start Information shown
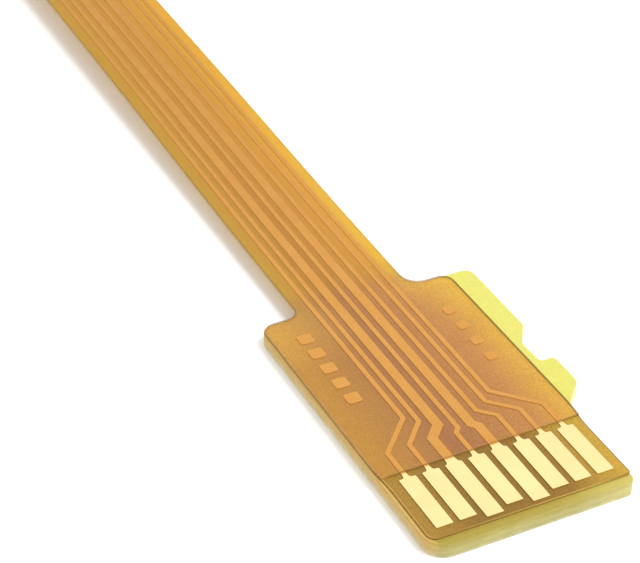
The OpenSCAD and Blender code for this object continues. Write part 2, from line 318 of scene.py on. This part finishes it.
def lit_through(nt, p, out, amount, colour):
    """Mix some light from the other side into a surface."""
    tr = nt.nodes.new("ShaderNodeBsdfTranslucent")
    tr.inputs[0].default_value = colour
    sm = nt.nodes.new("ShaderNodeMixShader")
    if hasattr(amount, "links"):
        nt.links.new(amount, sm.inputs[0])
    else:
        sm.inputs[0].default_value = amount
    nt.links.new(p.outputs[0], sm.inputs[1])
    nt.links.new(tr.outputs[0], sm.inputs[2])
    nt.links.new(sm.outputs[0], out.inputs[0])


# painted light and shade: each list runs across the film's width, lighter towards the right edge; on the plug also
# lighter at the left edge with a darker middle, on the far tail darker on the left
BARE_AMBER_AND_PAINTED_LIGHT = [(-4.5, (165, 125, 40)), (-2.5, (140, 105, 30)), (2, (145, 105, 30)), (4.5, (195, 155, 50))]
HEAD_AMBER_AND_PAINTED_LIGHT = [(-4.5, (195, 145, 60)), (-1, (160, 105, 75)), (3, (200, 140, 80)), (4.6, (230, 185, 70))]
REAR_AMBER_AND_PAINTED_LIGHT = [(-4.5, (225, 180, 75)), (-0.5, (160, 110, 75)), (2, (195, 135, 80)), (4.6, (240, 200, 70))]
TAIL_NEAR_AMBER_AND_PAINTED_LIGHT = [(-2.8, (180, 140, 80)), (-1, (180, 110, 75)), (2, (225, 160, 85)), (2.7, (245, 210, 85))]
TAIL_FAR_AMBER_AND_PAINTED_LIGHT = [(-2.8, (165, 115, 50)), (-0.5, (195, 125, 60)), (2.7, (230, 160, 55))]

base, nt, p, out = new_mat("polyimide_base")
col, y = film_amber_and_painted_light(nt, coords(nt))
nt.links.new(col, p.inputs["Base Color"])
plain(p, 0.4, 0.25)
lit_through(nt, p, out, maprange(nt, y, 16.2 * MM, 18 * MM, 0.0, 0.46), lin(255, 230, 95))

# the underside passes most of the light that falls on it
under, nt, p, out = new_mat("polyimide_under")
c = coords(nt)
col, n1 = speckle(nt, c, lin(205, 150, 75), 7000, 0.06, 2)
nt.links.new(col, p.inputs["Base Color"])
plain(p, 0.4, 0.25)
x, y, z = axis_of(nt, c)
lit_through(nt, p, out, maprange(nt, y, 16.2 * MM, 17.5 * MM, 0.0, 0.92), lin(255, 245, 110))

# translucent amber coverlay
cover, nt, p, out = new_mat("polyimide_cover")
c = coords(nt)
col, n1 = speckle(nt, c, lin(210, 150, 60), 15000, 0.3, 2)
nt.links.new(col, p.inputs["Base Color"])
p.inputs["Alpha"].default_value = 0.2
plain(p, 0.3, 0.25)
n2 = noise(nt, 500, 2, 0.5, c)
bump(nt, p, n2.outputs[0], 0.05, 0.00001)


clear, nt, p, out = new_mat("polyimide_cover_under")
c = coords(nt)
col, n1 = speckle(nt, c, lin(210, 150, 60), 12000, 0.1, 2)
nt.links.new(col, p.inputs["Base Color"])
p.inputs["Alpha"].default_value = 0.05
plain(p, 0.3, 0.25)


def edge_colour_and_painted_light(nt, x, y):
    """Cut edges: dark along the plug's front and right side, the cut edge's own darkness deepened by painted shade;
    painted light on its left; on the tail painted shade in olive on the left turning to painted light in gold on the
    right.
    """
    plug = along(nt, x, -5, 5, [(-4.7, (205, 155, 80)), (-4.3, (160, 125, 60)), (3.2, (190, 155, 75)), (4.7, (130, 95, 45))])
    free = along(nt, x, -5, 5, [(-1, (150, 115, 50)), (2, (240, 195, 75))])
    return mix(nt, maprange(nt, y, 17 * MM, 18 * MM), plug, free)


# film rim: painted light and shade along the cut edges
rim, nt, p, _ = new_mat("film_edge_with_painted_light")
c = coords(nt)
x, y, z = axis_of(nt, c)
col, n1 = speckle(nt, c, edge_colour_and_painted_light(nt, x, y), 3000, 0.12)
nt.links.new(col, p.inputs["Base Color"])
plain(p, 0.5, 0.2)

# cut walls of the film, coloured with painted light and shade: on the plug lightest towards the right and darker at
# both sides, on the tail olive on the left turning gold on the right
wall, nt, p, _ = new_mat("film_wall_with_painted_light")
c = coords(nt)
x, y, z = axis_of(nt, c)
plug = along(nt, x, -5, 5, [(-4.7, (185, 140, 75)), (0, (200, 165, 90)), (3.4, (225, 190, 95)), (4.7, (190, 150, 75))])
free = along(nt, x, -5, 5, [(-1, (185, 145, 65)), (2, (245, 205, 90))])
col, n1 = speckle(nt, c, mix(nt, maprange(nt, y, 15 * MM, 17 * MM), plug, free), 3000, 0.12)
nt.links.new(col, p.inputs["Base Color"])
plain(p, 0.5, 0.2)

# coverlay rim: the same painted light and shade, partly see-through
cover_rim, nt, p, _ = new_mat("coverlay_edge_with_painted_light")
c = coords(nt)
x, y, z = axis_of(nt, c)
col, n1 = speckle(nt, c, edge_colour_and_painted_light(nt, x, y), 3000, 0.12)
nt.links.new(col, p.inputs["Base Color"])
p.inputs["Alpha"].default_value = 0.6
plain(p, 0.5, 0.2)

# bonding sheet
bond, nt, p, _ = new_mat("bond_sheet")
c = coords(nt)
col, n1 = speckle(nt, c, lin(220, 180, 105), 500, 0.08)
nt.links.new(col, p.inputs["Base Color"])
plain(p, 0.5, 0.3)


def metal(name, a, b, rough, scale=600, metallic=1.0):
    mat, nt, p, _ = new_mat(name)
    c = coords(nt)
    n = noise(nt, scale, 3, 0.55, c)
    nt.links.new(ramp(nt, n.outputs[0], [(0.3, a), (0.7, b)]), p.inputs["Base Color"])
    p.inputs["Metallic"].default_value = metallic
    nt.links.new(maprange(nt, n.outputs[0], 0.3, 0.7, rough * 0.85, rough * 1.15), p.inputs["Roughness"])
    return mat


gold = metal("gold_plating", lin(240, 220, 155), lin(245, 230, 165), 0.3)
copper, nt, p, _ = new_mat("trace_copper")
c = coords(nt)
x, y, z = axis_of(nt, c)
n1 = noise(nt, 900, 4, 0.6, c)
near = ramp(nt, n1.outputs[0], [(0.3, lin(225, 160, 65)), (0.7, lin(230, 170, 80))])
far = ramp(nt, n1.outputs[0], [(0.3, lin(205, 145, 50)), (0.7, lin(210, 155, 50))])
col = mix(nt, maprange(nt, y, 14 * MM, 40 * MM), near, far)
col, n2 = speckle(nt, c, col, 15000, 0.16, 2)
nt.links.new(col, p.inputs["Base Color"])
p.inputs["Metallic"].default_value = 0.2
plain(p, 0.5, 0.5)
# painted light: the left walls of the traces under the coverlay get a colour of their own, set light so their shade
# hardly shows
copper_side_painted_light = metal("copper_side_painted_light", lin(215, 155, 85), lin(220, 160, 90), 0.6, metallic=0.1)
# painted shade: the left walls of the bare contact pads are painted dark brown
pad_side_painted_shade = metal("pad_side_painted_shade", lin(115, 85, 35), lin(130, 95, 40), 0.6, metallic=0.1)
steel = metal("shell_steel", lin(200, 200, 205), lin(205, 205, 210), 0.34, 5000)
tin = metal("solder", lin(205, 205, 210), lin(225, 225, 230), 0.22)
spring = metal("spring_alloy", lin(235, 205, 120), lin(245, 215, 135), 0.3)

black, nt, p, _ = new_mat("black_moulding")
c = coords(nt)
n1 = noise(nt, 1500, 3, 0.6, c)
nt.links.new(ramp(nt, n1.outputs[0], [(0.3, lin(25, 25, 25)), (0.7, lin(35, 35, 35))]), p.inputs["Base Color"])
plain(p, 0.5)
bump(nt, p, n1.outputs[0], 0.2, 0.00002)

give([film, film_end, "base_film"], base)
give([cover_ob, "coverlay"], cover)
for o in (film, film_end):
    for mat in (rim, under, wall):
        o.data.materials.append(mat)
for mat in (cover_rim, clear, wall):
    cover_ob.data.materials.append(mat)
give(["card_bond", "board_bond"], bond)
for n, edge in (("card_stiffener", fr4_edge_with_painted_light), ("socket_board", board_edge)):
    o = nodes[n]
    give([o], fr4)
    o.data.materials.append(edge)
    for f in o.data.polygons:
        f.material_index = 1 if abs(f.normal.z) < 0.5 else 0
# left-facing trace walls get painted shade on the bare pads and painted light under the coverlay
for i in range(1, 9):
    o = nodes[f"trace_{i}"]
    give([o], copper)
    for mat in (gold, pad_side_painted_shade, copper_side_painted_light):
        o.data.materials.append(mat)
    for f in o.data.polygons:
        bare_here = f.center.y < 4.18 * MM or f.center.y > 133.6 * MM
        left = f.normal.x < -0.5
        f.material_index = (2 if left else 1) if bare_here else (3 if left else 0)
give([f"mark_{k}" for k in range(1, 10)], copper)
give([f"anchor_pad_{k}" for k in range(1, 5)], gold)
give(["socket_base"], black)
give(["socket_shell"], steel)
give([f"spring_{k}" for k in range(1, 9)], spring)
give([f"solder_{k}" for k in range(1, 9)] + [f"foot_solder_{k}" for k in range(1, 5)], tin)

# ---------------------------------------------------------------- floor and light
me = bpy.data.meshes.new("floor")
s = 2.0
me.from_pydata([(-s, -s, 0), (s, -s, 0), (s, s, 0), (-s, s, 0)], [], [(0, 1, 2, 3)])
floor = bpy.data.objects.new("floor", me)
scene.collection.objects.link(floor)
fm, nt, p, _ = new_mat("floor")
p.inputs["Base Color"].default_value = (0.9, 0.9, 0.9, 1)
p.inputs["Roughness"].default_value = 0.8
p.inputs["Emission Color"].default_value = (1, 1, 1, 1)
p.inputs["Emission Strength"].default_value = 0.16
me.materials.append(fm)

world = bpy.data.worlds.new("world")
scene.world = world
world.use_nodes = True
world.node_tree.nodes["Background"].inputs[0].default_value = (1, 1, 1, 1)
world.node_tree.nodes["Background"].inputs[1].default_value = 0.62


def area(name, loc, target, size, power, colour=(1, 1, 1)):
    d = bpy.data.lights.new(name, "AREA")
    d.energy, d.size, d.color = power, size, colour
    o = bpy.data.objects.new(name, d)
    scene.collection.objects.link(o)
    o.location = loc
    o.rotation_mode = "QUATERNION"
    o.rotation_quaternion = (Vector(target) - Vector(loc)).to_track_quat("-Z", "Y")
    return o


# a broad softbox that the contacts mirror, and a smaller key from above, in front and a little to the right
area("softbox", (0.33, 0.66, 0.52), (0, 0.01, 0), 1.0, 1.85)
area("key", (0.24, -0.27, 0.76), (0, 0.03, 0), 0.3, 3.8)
end Information shown
- [Exercise directions]: Only the lines from the beginning of the material above through the line with "nt.links.new(sm.outputs[0], out.inputs[0])" are wanted; extract them exactly.

- [Full answer]:
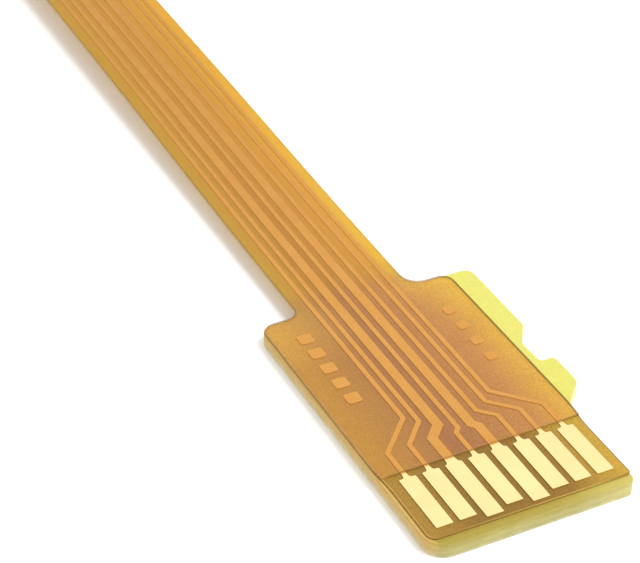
The OpenSCAD and Blender code for this object continues. Write part 2, from line 318 of scene.py on. This part finishes it.
def lit_through(nt, p, out, amount, colour):
    """Mix some light from the other side into a surface."""
    tr = nt.nodes.new("ShaderNodeBsdfTranslucent")
    tr.inputs[0].default_value = colour
    sm = nt.nodes.new("ShaderNodeMixShader")
    if hasattr(amount, "links"):
        nt.links.new(amount, sm.inputs[0])
    else:
        sm.inputs[0].default_value = amount
    nt.links.new(p.outputs[0], sm.inputs[1])
    nt.links.new(tr.outputs[0], sm.inputs[2])
    nt.links.new(sm.outputs[0], out.inputs[0])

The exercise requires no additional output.